_Problem requirements_
Using the data that follows, return exactly the lines from the one that contains "pieces = [make() for make in makers]" through the one that contains "bpy.context.scene.collection.objects.link(empty)", ends included.
-- Start of Given material --
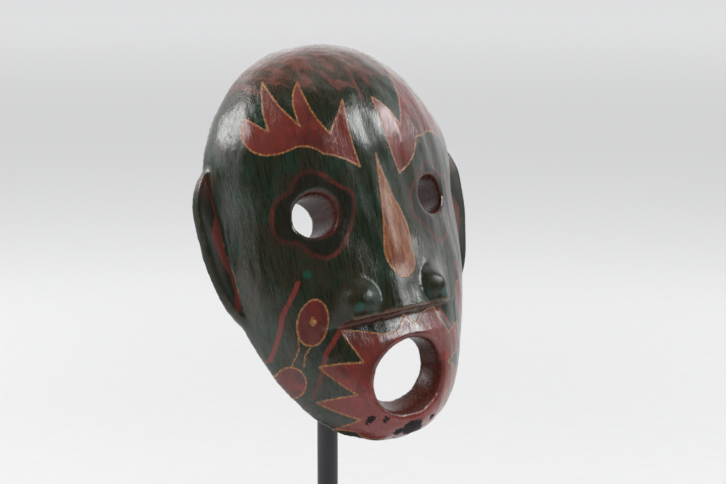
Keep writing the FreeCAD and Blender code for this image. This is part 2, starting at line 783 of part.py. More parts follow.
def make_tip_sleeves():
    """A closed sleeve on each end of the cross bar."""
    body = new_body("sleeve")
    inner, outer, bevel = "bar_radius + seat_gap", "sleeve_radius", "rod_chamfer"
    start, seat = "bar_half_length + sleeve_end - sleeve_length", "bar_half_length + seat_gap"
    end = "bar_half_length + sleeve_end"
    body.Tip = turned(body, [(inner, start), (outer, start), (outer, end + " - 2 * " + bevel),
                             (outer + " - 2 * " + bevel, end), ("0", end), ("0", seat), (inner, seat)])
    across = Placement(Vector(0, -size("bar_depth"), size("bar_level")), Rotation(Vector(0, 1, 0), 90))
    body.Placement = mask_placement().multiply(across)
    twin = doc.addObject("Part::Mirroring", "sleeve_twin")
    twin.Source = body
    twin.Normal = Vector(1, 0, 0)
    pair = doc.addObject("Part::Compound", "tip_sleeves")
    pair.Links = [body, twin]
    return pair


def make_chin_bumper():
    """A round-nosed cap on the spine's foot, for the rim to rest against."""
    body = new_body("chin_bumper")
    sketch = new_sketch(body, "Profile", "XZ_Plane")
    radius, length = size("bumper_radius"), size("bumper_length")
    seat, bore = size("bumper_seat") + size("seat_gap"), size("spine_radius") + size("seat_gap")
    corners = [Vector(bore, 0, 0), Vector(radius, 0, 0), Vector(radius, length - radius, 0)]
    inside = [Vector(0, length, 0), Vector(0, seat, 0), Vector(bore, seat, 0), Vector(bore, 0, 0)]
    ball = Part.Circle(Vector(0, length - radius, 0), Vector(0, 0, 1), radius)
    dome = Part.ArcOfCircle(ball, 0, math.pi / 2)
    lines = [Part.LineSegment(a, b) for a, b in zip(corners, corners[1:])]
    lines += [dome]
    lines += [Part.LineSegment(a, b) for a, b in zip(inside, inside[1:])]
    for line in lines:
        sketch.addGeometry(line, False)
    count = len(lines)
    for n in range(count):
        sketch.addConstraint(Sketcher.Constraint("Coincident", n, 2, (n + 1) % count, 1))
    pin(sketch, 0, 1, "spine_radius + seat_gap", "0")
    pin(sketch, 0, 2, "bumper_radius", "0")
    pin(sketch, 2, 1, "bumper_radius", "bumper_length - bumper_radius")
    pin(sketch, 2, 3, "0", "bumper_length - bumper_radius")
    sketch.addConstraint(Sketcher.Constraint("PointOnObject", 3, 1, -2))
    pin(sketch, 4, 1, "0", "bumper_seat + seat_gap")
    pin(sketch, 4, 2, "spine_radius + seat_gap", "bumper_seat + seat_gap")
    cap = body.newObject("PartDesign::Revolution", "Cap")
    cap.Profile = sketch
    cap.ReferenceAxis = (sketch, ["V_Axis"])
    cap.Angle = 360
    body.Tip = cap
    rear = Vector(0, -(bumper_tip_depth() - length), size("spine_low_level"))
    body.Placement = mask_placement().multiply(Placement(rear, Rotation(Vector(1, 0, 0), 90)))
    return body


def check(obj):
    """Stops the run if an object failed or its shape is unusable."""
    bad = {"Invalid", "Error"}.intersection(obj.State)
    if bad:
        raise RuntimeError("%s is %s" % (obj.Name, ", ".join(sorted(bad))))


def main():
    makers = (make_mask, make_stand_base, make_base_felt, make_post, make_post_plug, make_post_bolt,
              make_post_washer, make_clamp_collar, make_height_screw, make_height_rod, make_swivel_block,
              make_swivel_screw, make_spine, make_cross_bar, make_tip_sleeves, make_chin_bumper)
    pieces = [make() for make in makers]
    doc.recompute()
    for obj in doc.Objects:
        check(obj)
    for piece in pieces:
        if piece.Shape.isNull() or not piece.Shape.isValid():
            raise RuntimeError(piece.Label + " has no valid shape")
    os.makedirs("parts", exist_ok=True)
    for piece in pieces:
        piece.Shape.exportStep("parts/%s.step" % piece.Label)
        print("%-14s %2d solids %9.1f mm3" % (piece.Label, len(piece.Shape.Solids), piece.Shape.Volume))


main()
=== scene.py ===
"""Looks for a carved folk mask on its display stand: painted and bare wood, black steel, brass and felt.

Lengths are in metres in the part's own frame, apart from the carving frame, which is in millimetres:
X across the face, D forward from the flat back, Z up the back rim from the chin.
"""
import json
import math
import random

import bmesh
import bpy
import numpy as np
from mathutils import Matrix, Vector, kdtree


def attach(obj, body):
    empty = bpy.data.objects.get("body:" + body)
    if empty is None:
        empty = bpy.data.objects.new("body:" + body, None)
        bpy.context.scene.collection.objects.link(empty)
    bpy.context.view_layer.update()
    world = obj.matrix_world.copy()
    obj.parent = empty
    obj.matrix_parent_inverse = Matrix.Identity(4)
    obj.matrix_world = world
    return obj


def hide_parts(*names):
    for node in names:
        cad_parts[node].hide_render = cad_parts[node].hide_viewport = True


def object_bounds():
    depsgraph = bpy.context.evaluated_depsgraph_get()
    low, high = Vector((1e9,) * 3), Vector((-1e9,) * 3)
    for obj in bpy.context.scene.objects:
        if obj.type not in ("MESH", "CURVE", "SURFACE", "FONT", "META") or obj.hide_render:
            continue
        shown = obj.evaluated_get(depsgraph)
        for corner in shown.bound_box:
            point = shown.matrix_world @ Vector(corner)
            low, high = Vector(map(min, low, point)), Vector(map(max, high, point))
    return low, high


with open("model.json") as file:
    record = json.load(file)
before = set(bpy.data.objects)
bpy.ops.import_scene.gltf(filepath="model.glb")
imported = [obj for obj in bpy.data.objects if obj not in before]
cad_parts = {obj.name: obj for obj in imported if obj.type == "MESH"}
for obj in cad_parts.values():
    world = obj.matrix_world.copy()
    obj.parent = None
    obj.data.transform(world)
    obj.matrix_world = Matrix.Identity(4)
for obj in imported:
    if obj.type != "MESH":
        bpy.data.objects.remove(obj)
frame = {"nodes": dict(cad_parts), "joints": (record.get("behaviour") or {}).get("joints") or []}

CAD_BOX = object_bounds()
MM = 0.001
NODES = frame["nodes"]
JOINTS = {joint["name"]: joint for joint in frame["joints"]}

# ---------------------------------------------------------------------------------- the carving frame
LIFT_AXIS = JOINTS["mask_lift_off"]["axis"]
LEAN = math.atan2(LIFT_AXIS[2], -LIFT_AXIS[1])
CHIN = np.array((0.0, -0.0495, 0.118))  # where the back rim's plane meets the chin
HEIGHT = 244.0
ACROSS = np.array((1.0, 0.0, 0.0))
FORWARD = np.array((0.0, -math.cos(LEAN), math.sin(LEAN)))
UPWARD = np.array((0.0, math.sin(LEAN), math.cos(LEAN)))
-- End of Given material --
_Solution_
    pieces = [make() for make in makers]
    doc.recompute()
    for obj in doc.Objects:
        check(obj)
    for piece in pieces:
        if piece.Shape.isNull() or not piece.Shape.isValid():
            raise RuntimeError(piece.Label + " has no valid shape")
    os.makedirs("parts", exist_ok=True)
    for piece in pieces:
        piece.Shape.exportStep("parts/%s.step" % piece.Label)
        print("%-14s %2d solids %9.1f mm3" % (piece.Label, len(piece.Shape.Solids), piece.Shape.Volume))


main()
=== scene.py ===
"""Looks for a carved folk mask on its display stand: painted and bare wood, black steel, brass and felt.

Lengths are in metres in the part's own frame, apart from the carving frame, which is in millimetres:
X across the face, D forward from the flat back, Z up the back rim from the chin.
"""
import json
import math
import random

import bmesh
import bpy
import numpy as np
from mathutils import Matrix, Vector, kdtree


def attach(obj, body):
    empty = bpy.data.objects.get("body:" + body)
    if empty is None:
        empty = bpy.data.objects.new("body:" + body, None)
        bpy.context.scene.collection.objects.link(empty)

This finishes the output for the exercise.